Certainly agree with that! 
Interestingly enough the ICH theme is probably the most repeated post on boards, and the same things keep emerging about quarantine,"Yes I quarantined the fish!" Quarantining in MHO is an utter waste of time without treatment, assume the fish is infected,infested,diseased whatever, far better to lose a couple of fish in the QT than have to live with the creeping crud of Ich.


----------



## mmurad07 (Nov 26, 2008)

I tried Quarantine before, the fish got better in a quarantine tank with some copper, and they became healthy as they were before, after staying there for about 2 months i put them back in the main tank and they got ICH AGAIN, I don't know probably they got stressed from the move, or the Parasite was just waiting for them.
I am very happy with Hyposalinity and strongly believe in it, once i lowered the salinity all white spots on the fish were GONE, and assume any remaining ICH in the tank got perished, it has been like that for two months now, and the fish health is so good, protein Skimmer is working as usual, Carbon bags are still in the tank, no need to take them out, UV sterilizer which proved to be useless against ICH, but still working.

Matt


----------



## Pasfur (Mar 29, 2008)

I have very mixed feelings about this thread, which probably says a lot about how controversial the subject of ich treatment can be.

A recent article written by Bob Fenner in FAMA (Nov 2008?) went into great detail on treatment options. End result of his study... not a single treatment option being used today shows much promise. These options include hyposalinity, copper, temperature treatements, and more. There is a new chemical treatment in the start up stage, but it is not yet available in the hobby. I can't recall the drug.

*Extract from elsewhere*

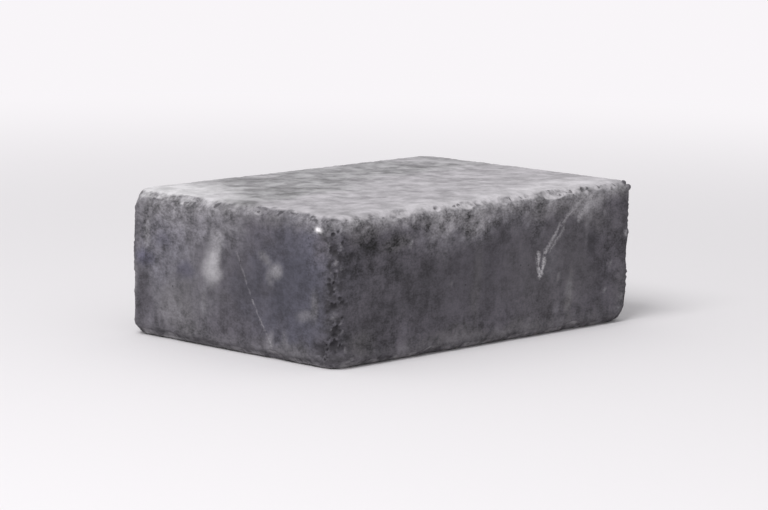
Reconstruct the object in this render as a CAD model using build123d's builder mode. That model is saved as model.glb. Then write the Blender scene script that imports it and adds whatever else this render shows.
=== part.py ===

I have personally used Hyposalinity treatments very successfully on a number of occassions. I have had near perfect success with Pufferfish and Triggerfish. I have also seen both large and dwarf angelfish respond well to hypo treatment. Over the years the hobby has continued to push the limits of "how low can you go". I have always treated at 1.013, which is where i run my Q tanks. I will warn you that some fish do not respond well at all to Hypo, and go into shock very quickly. I have witnesses poor experiences with Butteflyfish and Tangs, especially when the extreme measure of freshwater dips are utilized.

Despite all of the feedback, I still believe that Hypo is effective enough to be utilized in Quarantine. I keep my display at a natural level of 1.024 and utilize a UV Sterilizer full time. Garlic enhanced foods are feed several times per week as an immunity booste. I have been satisfied with the results.

I also agree that hyposalinity is best performed in an environment outside the display tank. Even if you remove all the corals from the display, there would be a negative impact on the copepods, amphipods, isopods, etc.


----------



## Kellsindell (Sep 15, 2008)

Pasfur said:


> I have very mixed feelings about this thread, which probably says a lot about how controversial the subject of ich treatment can be.
> 
> A recent article written by Bob Fenner in FAMA (Nov 2008?) went into great detail on treatment options. End result of his study... not a single treatment option being used today shows much promise. These options include hyposalinity, copper, temperature treatements, and more. There is a new chemical treatment in the start up stage, but it is not yet available in the hobby. I can't recall the drug.
> 
> ...


I agree with this and have used it to much success on a Naso Tang. Although i didn't go quite as low because the i knew the tang couldn't handle it so well, but it waas still really close 1.015.


----------